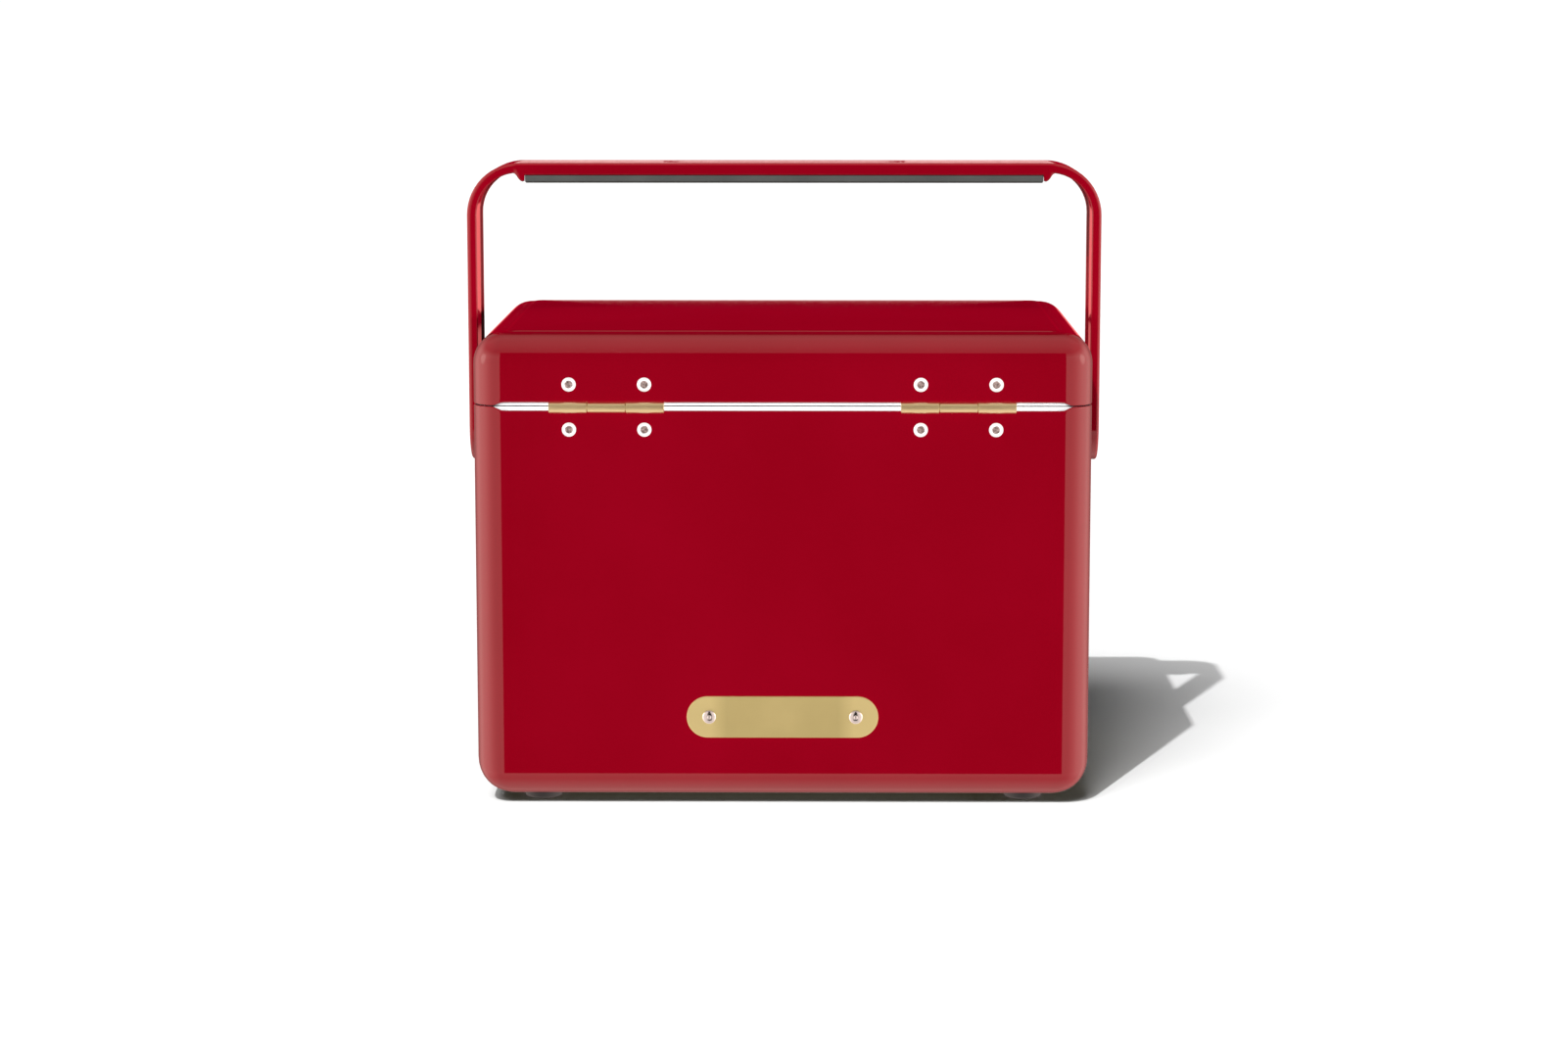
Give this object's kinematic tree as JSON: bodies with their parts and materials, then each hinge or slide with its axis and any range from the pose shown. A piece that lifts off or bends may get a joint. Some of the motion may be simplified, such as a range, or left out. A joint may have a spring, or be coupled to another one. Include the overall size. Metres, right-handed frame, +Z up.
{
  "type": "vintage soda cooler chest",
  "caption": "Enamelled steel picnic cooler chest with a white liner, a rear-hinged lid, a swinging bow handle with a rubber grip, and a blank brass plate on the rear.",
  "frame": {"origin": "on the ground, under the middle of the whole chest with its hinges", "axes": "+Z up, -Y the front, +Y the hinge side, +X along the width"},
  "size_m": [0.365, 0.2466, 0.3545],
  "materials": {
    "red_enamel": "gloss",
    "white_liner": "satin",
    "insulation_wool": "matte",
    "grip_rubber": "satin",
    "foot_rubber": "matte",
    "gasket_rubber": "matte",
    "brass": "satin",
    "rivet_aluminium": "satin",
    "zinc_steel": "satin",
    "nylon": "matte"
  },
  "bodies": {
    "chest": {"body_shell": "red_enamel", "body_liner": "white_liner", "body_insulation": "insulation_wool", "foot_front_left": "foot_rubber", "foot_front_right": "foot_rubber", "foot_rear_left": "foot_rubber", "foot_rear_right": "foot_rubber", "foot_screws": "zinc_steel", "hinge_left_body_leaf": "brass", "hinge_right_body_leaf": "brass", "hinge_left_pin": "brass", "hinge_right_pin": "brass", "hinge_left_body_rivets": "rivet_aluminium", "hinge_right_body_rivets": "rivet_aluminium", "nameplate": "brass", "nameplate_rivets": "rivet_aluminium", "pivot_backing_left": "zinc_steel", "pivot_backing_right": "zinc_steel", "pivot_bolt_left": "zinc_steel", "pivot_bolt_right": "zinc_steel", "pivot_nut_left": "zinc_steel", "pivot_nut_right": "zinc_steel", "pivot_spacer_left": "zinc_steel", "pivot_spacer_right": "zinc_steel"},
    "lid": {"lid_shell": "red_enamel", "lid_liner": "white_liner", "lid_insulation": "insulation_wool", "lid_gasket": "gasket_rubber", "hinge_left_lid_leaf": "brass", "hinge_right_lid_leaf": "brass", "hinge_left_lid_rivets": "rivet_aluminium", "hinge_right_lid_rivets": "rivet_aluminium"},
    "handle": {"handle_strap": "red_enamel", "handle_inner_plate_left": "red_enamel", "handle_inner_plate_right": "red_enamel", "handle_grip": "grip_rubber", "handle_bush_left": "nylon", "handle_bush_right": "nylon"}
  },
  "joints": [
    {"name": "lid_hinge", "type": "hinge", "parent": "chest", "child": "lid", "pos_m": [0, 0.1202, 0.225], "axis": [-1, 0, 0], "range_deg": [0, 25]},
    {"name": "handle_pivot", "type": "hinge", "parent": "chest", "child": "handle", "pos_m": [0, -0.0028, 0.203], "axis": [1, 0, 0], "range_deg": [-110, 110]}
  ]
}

****

Given problem: Print the whole listing exactly as it is.

Response to the exercise:
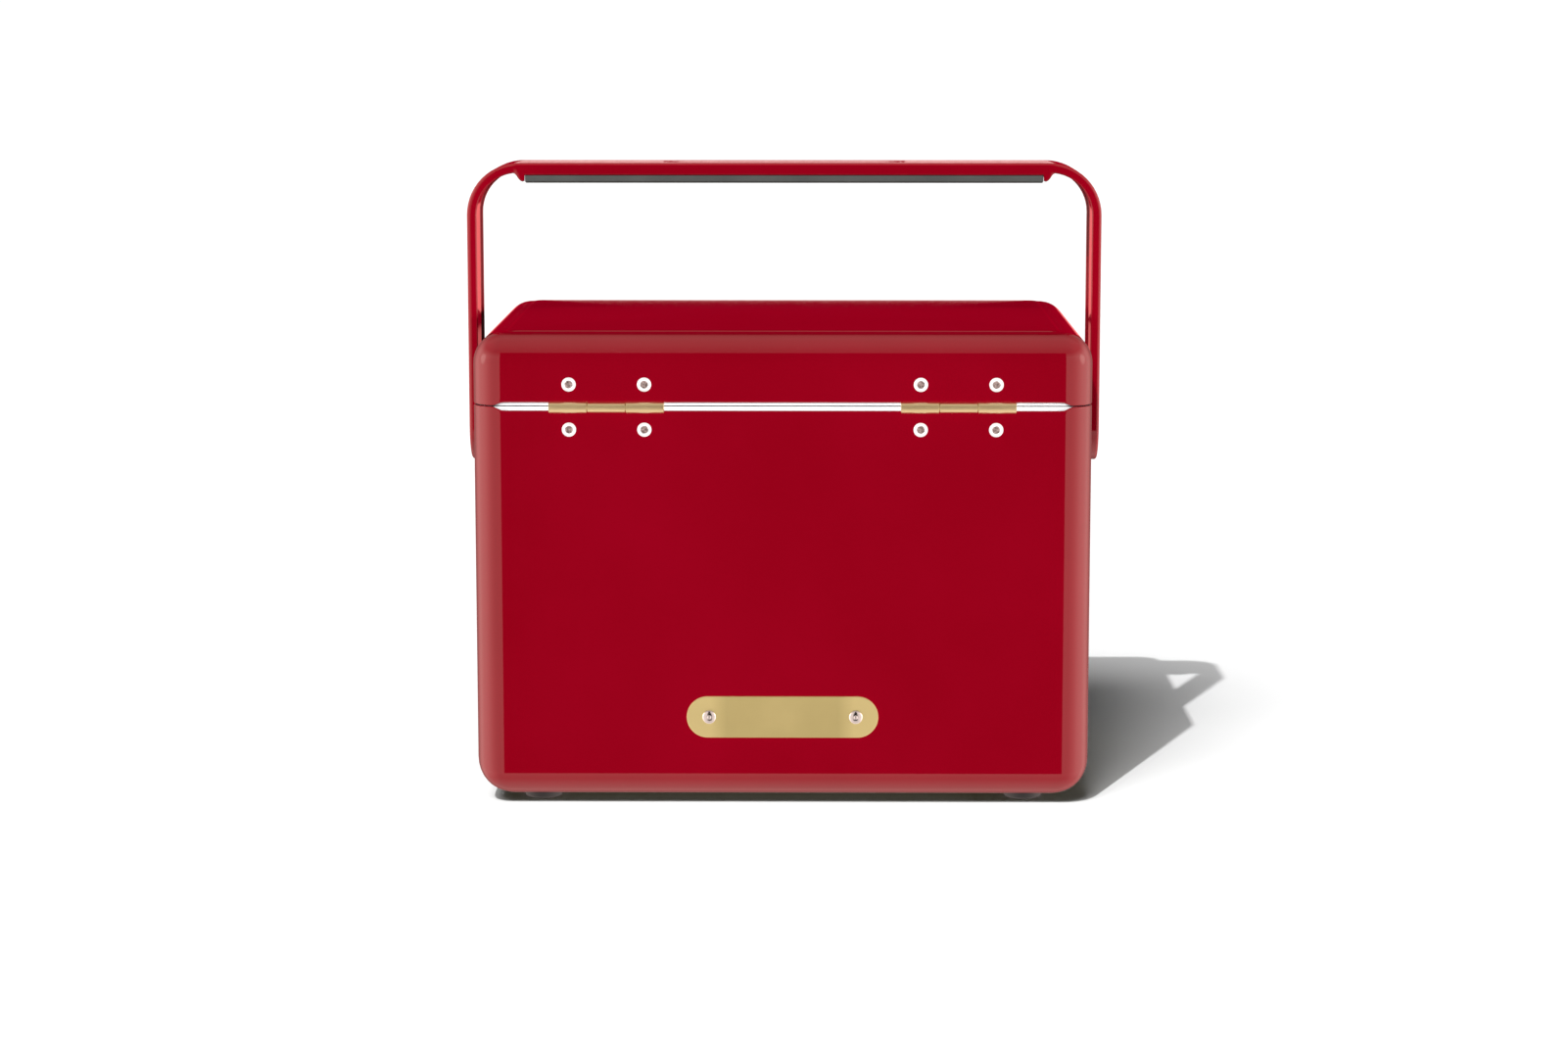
Give this object's kinematic tree as JSON: bodies with their parts and materials, then each hinge or slide with its axis and any range from the pose shown. A piece that lifts off or bends may get a joint. Some of the motion may be simplified, such as a range, or left out. A joint may have a spring, or be coupled to another one. Include the overall size. Metres, right-handed frame, +Z up.
{
  "type": "vintage soda cooler chest",
  "caption": "Enamelled steel picnic cooler chest with a white liner, a rear-hinged lid, a swinging bow handle with a rubber grip, and a blank brass plate on the rear.",
  "frame": {"origin": "on the ground, under the middle of the whole chest with its hinges", "axes": "+Z up, -Y the front, +Y the hinge side, +X along the width"},
  "size_m": [0.365, 0.2466, 0.3545],
  "materials": {
    "red_enamel": "gloss",
    "white_liner": "satin",
    "insulation_wool": "matte",
    "grip_rubber": "satin",
    "foot_rubber": "matte",
    "gasket_rubber": "matte",
    "brass": "satin",
    "rivet_aluminium": "satin",
    "zinc_steel": "satin",
    "nylon": "matte"
  },
  "bodies": {
    "chest": {"body_shell": "red_enamel", "body_liner": "white_liner", "body_insulation": "insulation_wool", "foot_front_left": "foot_rubber", "foot_front_right": "foot_rubber", "foot_rear_left": "foot_rubber", "foot_rear_right": "foot_rubber", "foot_screws": "zinc_steel", "hinge_left_body_leaf": "brass", "hinge_right_body_leaf": "brass", "hinge_left_pin": "brass", "hinge_right_pin": "brass", "hinge_left_body_rivets": "rivet_aluminium", "hinge_right_body_rivets": "rivet_aluminium", "nameplate": "brass", "nameplate_rivets": "rivet_aluminium", "pivot_backing_left": "zinc_steel", "pivot_backing_right": "zinc_steel", "pivot_bolt_left": "zinc_steel", "pivot_bolt_right": "zinc_steel", "pivot_nut_left": "zinc_steel", "pivot_nut_right": "zinc_steel", "pivot_spacer_left": "zinc_steel", "pivot_spacer_right": "zinc_steel"},
    "lid": {"lid_shell": "red_enamel", "lid_liner": "white_liner", "lid_insulation": "insulation_wool", "lid_gasket": "gasket_rubber", "hinge_left_lid_leaf": "brass", "hinge_right_lid_leaf": "brass", "hinge_left_lid_rivets": "rivet_aluminium", "hinge_right_lid_rivets": "rivet_aluminium"},
    "handle": {"handle_strap": "red_enamel", "handle_inner_plate_left": "red_enamel", "handle_inner_plate_right": "red_enamel", "handle_grip": "grip_rubber", "handle_bush_left": "nylon", "handle_bush_right": "nylon"}
  },
  "joints": [
    {"name": "lid_hinge", "type": "hinge", "parent": "chest", "child": "lid", "pos_m": [0, 0.1202, 0.225], "axis": [-1, 0, 0], "range_deg": [0, 25]},
    {"name": "handle_pivot", "type": "hinge", "parent": "chest", "child": "handle", "pos_m": [0, -0.0028, 0.203], "axis": [1, 0, 0], "range_deg": [-110, 110]}
  ]
}